More than anything I’ve said in this list, you have to want to remain abstinent. All the advice in the world can’t help a person who doesn’t want to use it. Your downfall or success is determined by you. How disciplined do you want to be? How many more times do you want to be used? Using others for sex is a myth. You’re both being used to destroy each other. People talk about flashbacks and hormones, but forget that the mind is the producer of both. Take control of your mind. Let no one else have it.

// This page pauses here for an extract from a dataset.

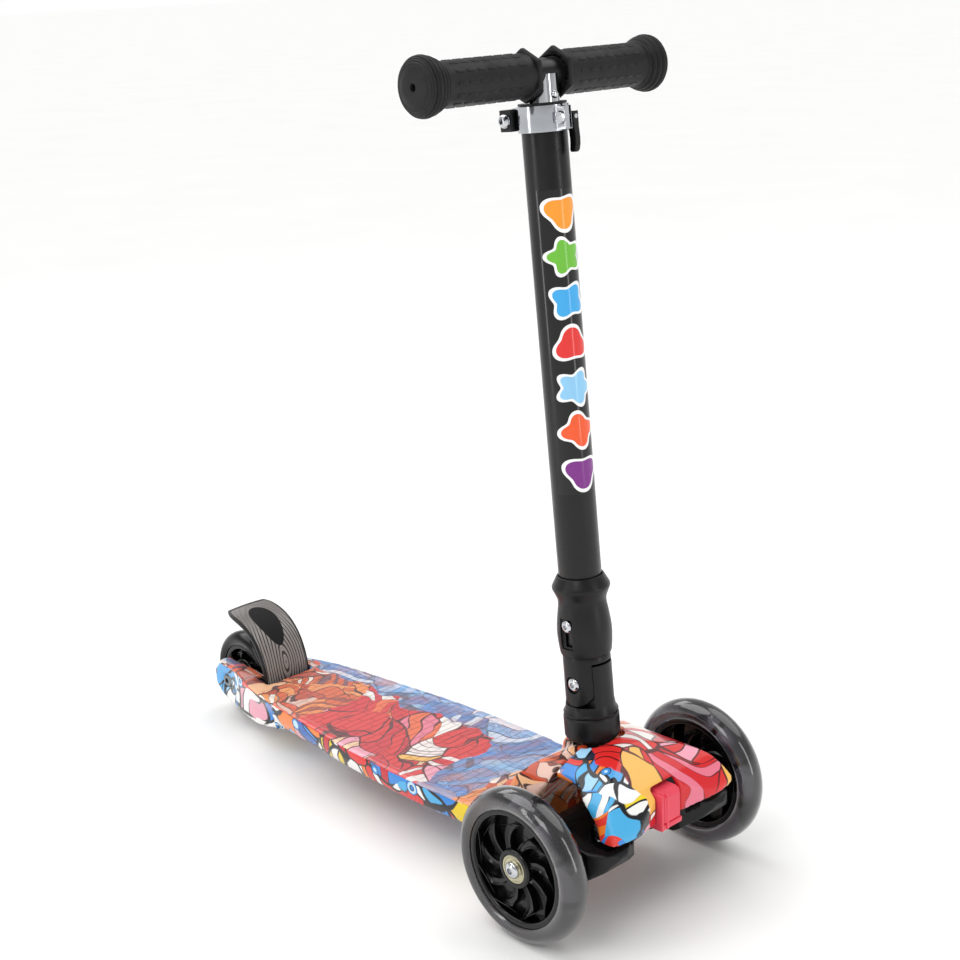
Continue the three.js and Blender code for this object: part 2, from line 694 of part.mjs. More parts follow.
function buildFender() {
  const half = brakeThickness / 2;
  const side = [...besideFender(half), ...besideFender(-half).reverse()];
  const plan = [
    [-brakeHalfWidth, brakePivotY - 20], [-brakeHalfWidth, wheelbase - 20],
    ...arc(-brakeHalfWidth + 14, wheelbase - 13, 14, Math.PI, Math.PI / 2, 6), [0, wheelbase + 2],
  ];
  const plate = common(across(side, -brakeHalfWidth, brakeHalfWidth), raised(mirrored(plan), 0, tall));
  const barrel = rod(brakePinRadius + 3, -brakeHalfWidth, brakeHalfWidth);
  const springRoom = block(-6, 6, brakePivotY - 12, brakePivotY + 5.5, brakePivotZ - 10, brakePivotZ + 6.5);
  return cut(
    join(plate, alongX(barrel, 0, brakePivotY, brakePivotZ)),
    alongX(rod(brakePinRadius + fit, -60, 60), 0, brakePivotY, brakePivotZ),
    springRoom,
  );
}
piece(scooter, "brake_fender", buildFender(), greyPlastic);

// The friction block hangs under the fender, above the tyre.
const padY = wheelbase - 21;
const padTop = 101;
const padSide = [[padY - 12, padTop - 11], [padY + 12, padTop - 6], [padY + 14, tall], [padY - 14, tall]];
const fenderInside = besideFender(-brakeThickness / 2 - fit);
const aboveInside = across([...fenderInside, [wheelbase, tall], [brakePivotY - 9, tall]], -40, 40);
piece(scooter, "brake_pad", cut(across(padSide, -11, 11), aboveInside), blackRubber);
const brakePin = alongX(rod(brakePinRadius, -brakePinReach, brakePinReach), 0, brakePivotY, brakePivotZ);
piece(scooter, "brake_pin", brakePin, zincSteel);
const returnSpring = coil(brakePinRadius + 1.3, 0.9, -5.5, 5.5, 5);
piece(scooter, "brake_spring", alongX(returnSpring, 0, brakePivotY, brakePivotZ), springSteel);

// ---- Folding joint ----
const stemSpigot = columnRadius - columnWall - fit;
const tubeBottom = sleeveBottom + 3;
function buildFork() {
  const body = turned([
    [0, foldPivot - cheekRadius - 5], [forkRadius, foldPivot - cheekRadius - 5],
    [forkRadius, sleeveBottom - fit],
    [columnRadius, sleeveBottom - fit], [columnRadius, tubeBottom - fit], [stemSpigot, tubeBottom - fit],
    [stemSpigot, tubeBottom + 70], [0, tubeBottom + 70],
  ]);
  const cheekEnd = [
    [-40, foldPivot],
    ...arc(0, foldPivot, cheekRadius, Math.PI, 2 * Math.PI, 14),
    [40, foldPivot], [40, 400], [-40, 400],
  ];
  return cut(
    common(body, across(cheekEnd, -40, 40)),
    block(-cheekGap, cheekGap, -40, 40, 0, foldPivot + tongueReach + 1.5),
    alongX(rod(pivotBoltRadius + fit, -40, 40), 0, 0, foldPivot),
    alongX(rod(boltHeadRadius + fit, -40, -pivotSeat), 0, 0, foldPivot),
    alongX(rod(boltHeadRadius + fit, pivotSeat, 40), 0, 0, foldPivot),
    alongX(rod(tubeBoltRadius + fit, -40, 40), 0, 0, tubeBoltHeight),
  );
}
const pivotSeat = forkRadius - 3;
piece(column, "fold_fork", buildFork(), blackPlastic);

// A bolt across the column: its head on the right, its nut on the left.
function addCrossBolt(name, height, shank, head, headHeight, seat) {
  const turn = new THREE.Matrix4().makeRotationY(Math.PI);
  const bolt = moved(socketBolt(shank, head, headHeight, -seat - headHeight, seat + fit), turn);
  piece(column, name, alongX(bolt), chrome).position.z = height;
  const nut = hexNut(head, shank + fit, seat + fit, seat + headHeight);
  piece(column, name + "_nut", alongX(nut), zincSteel).position.z = height;
}
addCrossBolt("pivot_bolt", foldPivot, pivotBoltRadius, 5.6, 3.4, pivotSeat);
const tubeBoltSeat = columnRadius + 1.6;
addCrossBolt("tube_bolt", tubeBoltHeight, tubeBoltRadius, tubeBoltHead, 3.2, tubeBoltSeat);

function buildTube() {
  return cut(
    pipe(columnRadius, columnRadius - columnWall, tubeBottom, columnTop),
    alongX(rod(tubeBoltRadius + fit, -40, 40), 0, 0, tubeBoltHeight),
  );
}
piece(column, "outer_tube", buildTube(), blackPaint);

// The lock sleeve slides up the tube past the tube bolt.
const sleeveInner = columnRadius + fit;
const springPocket = sleeveInner + 2.8; // radius of the room inside the flare
const pocketBottom = sleeveTop - 17.5;
const pocketTop = sleeveTop - 6.5;
function buildSleeve() {
  // Each outer radius is the bore plus the wall there.
  const wall = (thickness, height) => [sleeveInner + thickness, sleeveBottom + height];
  const profile = [
    [sleeveInner, sleeveBottom], wall(2.7, 0), wall(3.3, 3),
    ...smooth([wall(3.9, 8.5), wall(4.3, 17.5), wall(3.7, 26.5), wall(2, 36.5), wall(1.7, 41.5)], 10),
    wall(2.6, 43.5), [sleeveInner + 5.4, sleeveTop - 10.5], [sleeveInner + 5.4, sleeveTop - 8],
    [sleeveInner + 1, sleeveTop], [sleeveInner, sleeveTop],
    [sleeveInner, pocketTop + 2.5], [springPocket, pocketTop], [springPocket, pocketBottom],
    [sleeveInner, pocketBottom - 2.5], [sleeveInner, sleeveBottom],
  ];
  const slotBottom = tubeBoltHeight - sleeveTravel - tubeBoltHead - 1;
  const slotTop = tubeBoltHeight + tubeBoltHead + 1;
  let sleeve = turned(profile);
  for (const side of [-1, 1]) {
    const [x0, x1] = side < 0 ? [-30, -tubeBoltSeat + 0.15] : [tubeBoltSeat - 0.15, 30];
    sleeve = cut(sleeve, block(x0, x1, -tubeBoltHead - 1, tubeBoltHead + 1, slotBottom, slotTop));
  }
  const shankRoom = tubeBoltRadius + 0.8;
  const [low, high] = [tubeBoltHeight - sleeveTravel - shankRoom, tubeBoltHeight + shankRoom];
  return cut(sleeve, block(-30, 30, -shankRoom, shankRoom, low, high));
}
piece(column, "lock_sleeve", buildSleeve(), blackPlastic);
const sleeveSpring = coil(sleeveInner + 1.4, 0.9, pocketBottom + fit, pocketTop - 0.4, 3, 12);
piece(column, "sleeve_spring", sleeveSpring, springSteel);

// ---- Clamp and quick release ----
const clampTop = clampBottom + clampHeight;
const clampMiddle = clampBottom + clampHeight / 2;
const clampOuter = columnRadius + fit + clampWall;
const clampScrewRadius = 2.5;
const earHalf = 5.5;
function buildClamp() {
  const ring = pipe(clampOuter, columnRadius + fit, clampBottom, clampTop);
  const [low, high] = [clampBottom + 1, clampTop - 1];
  const ears = block(-earHalf, earHalf - 3.5, -releaseReach - 4.3, -columnRadius - 0.5, low, high);
  const rearEars = block(-6, 8, columnRadius + 0.5, adjusterReach + 4.5, low, high);
  return cut(
    join(ring, ears, rearEars),
    rod(columnRadius + fit, 0, clampTop + 1, round),
    block(-1, 1, -releaseReach - 10, 0, 0, clampTop + 1),
    alongX(rod(clampScrewRadius + fit, -40, 40), 0, -releaseReach, clampMiddle),
    alongX(rod(clampScrewRadius + fit, -40, 40), 0, adjusterReach, clampMiddle),
  );
}
piece(column, "clamp_ring", buildClamp(), aluminium);

const bushingInner = stemRadius + fit;
const bushing = turned([
  [bushingInner, columnTop - 34], [columnRadius - columnWall - fit, columnTop - 34],
  [columnRadius - columnWall - fit, clampTop + fit], [columnRadius + 1.2, clampTop + fit],
  [columnRadius + 1.2, clampTop + 1.9], [bushingInner, clampTop + 1.9], [bushingInner, columnTop - 34],
]);
piece(column, "tube_bushing", bushing, blackPlastic);

const adjusterBlock = cut(
  block(-17, -6 - fit, adjusterReach - 5, adjusterReach + 6, clampMiddle - 7.6, clampMiddle + 7.6),
  rod(clampOuter + fit, 0, clampTop + 1, round),
  alongX(rod(clampScrewRadius + fit, -40, 40), 0, adjusterReach, clampMiddle),
);
piece(column, "adjuster_block", adjusterBlock, blackPlastic);
const turnedBack = new THREE.Matrix4().makeRotationY(Math.PI);
const adjusterScrew = moved(socketBolt(clampScrewRadius, 5, 5, -7.5, 17 + fit), turnedBack);
piece(column, "adjuster_screw", alongX(adjusterScrew, 0, adjusterReach, clampMiddle), chrome);

const leverPivotX = 6.2;
const leverHalf = 3.5; // half of the lever's width
const leverPinRadius = 1.6;
const releaseSeat = -earHalf - 0.5;
const domedHead = [[0, releaseSeat - 2.5], [4.2, releaseSeat - 1.9], [4.7, releaseSeat], [0, releaseSeat]];
const releaseBolt = join(
  alongX(rod(1.4, releaseSeat - 0.5, leverPivotX - 2), 0, -releaseReach, clampMiddle),
  alongX(turned(domedHead, fine), 0, -releaseReach, clampMiddle),
  alongY(rod(3, -1.4, 1.4), leverPivotX, -releaseReach, clampMiddle),
);
const pinBore = alongY(rod(leverPinRadius + fit, -20, 20), leverPivotX, -releaseReach, clampMiddle);
piece(column, "release_bolt", cut(releaseBolt, pinBore), chrome);
const leverPin = rod(leverPinRadius, -leverHalf - 0.4, leverHalf + 0.4);
piece(column, "lever_pin", alongY(leverPin, leverPivotX, -releaseReach, clampMiddle), chrome);

// The lever hangs down beside the tube; its cam barrel is slotted for the release bolt's eye.
function buildLever() {
  const barrel = alongY(rod(3.6, -leverHalf, leverHalf), leverPivotX, -releaseReach, clampMiddle);
  const low = clampMiddle - leverLength;
  const paddle = lengthways([
    [leverPivotX - 2.6, clampMiddle - 1], [leverPivotX - 1, clampMiddle - 12], [leverPivotX + 0.2, low + 1.5],
    [leverPivotX + 1.6, low], [leverPivotX + 3, low + 1.5], [leverPivotX + 2.8, clampMiddle - 12],
    [leverPivotX + 2.6, clampMiddle],
  ], -releaseReach - leverHalf, -releaseReach + leverHalf);
  const slot = 1.8; // half of the slot that the release bolt's eye sits in
  const eyeRoom = block(-20, 30, -releaseReach - slot, -releaseReach + slot, clampMiddle - 4.2, clampTop);
  return cut(join(barrel, paddle), eyeRoom, pinBore);
}
piece(column, "release_lever", buildLever(), blackPlastic);

// ---- Telescopic stem and handlebar ----
const snapHeight = barHeight - snapDrop;
const snapRadius = 3;
function buildStem() {
  return cut(
    pipe(stemRadius, stemRadius - stemWall, stemBottom, barHeight),
    alongX(rod(barTubeRadius + fit, -60, 60, round), 0, 0, barHeight),
    alongY(rod(snapRadius + fit, 0, 40), 0, 0, snapHeight),
  );
}
piece(column, "stem", buildStem(), chrome);
const snapFlange = stemRadius - stemWall - 1.8; // the button's flange stays inside the stem
const snapButton = turned([
  [0, snapFlange - 1.4], [snapRadius + 1.4, snapFlange - 1.4], [snapRadius + 1.4, snapFlange],
  [snapRadius, snapFlange + 0.2], [snapRadius, stemRadius + 0.7], [snapRadius - 1, stemRadius + 1.9],
  [0, stemRadius + 2.3],
], fine);
piece(column, "snap_button", alongY(snapButton, 0, 0, snapHeight), chrome);

const gripEnd = barHalfLength - 5;
const barBore = barTubeRadius - 1.5;
const bar = pipe(barTubeRadius, barBore, -gripEnd, gripEnd);
piece(column, "crossbar", alongX(bar, 0, 0, barHeight), blackPaint);

// A grip about Z from its inner flange to its outer one, with ribs beside the outer flange.
function buildGrip() {
  const bore = barTubeRadius + fit;
  const [inner, outer] = [13, gripEnd];
  const ribs = [];
  for (let z = outer - 14; z < outer - 4; z += 4.6) {
    const share = Math.min(1, (z - outer + 17) / 9);
    const radius = THREE.MathUtils.lerp(gripRadius + 1.5, gripFlangeRadius, share);
    ribs.push([radius - 1, z], [radius, z + 1], [radius, z + 3], [radius - 1, z + 4]);
  }
  return turned([
    [bore, inner], [collarFlangeRadius - 1, inner], [collarFlangeRadius, inner + 1],
    [collarFlangeRadius - 1, inner + 4.5], [gripRadius, inner + 7],
    [gripRadius + 0.3, (inner + outer) / 2], [gripRadius, outer - 17], ...ribs,
    [gripFlangeRadius - 1, outer], [bore, outer], [bore, inner],
  ], 16);
}
for (const [side, word] of [[-1, "right"], [1, "left"]]) {
  const turn = new THREE.Matrix4().makeRotationY((side * Math.PI) / 2);
  turn.premultiply(new THREE.Matrix4().makeTranslation(0, 0, barHeight));
  piece(column, "grip_" + word, moved(buildGrip(), turn), blackRubber);
  const plug = turned([
    [0, gripEnd - 14], [barBore - fit, gripEnd - 14], [barBore - fit, gripEnd + fit],
    [gripFlangeRadius - 1, gripEnd + fit], [gripFlangeRadius - 1.6, gripEnd + 2],
    [gripFlangeRadius - 6, gripEnd + 4], [4, barHalfLength], [2, barHalfLength - 1], [0, barHalfLength - 1],
  ], 16);
  piece(column, "bar_plug_" + word, moved(plug, turn), blackRubber);
}

// The origin lies on the floor under the middle of the whole scooter.
const extent = new THREE.Box3().setFromObject(scooter);
const middle = extent.getCenter(new THREE.Vector3());
scooter.position.set(-middle.x, -middle.y, -extent.min.z);

export default scooter;
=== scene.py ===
"""A child's folding three-wheel kick scooter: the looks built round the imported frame, in metres."""

import json
import math

import bmesh
import bpy
from mathutils import Matrix, Vector


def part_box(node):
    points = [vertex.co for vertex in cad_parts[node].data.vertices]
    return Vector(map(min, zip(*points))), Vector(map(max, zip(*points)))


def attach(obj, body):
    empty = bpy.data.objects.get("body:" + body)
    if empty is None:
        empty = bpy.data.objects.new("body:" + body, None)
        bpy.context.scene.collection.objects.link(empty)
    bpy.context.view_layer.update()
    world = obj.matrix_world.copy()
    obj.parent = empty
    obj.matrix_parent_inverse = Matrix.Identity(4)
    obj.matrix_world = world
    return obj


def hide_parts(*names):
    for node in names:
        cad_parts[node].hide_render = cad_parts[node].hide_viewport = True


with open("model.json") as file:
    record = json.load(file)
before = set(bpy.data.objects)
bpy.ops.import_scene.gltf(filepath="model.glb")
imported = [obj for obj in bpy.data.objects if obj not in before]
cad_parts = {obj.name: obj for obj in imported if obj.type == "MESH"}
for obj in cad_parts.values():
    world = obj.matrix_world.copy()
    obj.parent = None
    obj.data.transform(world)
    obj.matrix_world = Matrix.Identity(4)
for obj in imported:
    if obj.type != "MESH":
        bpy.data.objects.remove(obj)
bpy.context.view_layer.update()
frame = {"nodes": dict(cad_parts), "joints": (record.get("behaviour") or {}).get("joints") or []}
MM = 0.001

# ---- Where things are, from the frame ----


def centre(node):
    low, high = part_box(node)
    return (low + high) / 2


FRONT_AXLE = (centre("tyre_front_left") + centre("tyre_front_right")) / 2
REAR_AXLE = centre("tyre_rear")
FLOOR_Y = FRONT_AXLE.y  # the part's own drawing starts at the front axle, on the floor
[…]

One of the last, and most important, things you have to have is God’s favor, or luck for the nonreligious people. It’s not going to be perfect. You might get caught slipping. If you haven’t, I applaud you. Sometimes you just end up being at the right place at the right time. Sometimes you just miss the offer of sex on the table. I know I’ve missed plenty. Sometimes you’ve had bad timing. Appreciate these moments instead of being angry about lacking sex. Stay humble.
Resisting the temptation of sex is not easy. If it was, we wouldn’t have so much infidelity and fornication in the world. It takes discipline and passion for marriage. For my Christians, when you are weak, remember that God is strong in your stead. You have the option to lean on Him. Pray about it, confess it, and take your hands off of it. Let God handle getting you married and keeping you abstinent.
I wish all of you the best of favor going forward. It is a hard task ahead, but it is a task that is accomplishable. I’ve been at it for years. Some people can’t even go weeks without sex. Don’t be so controlled by hormones and lustful thoughts. You take control of you. You’re stronger than you think. You’re more resilient that a hot night.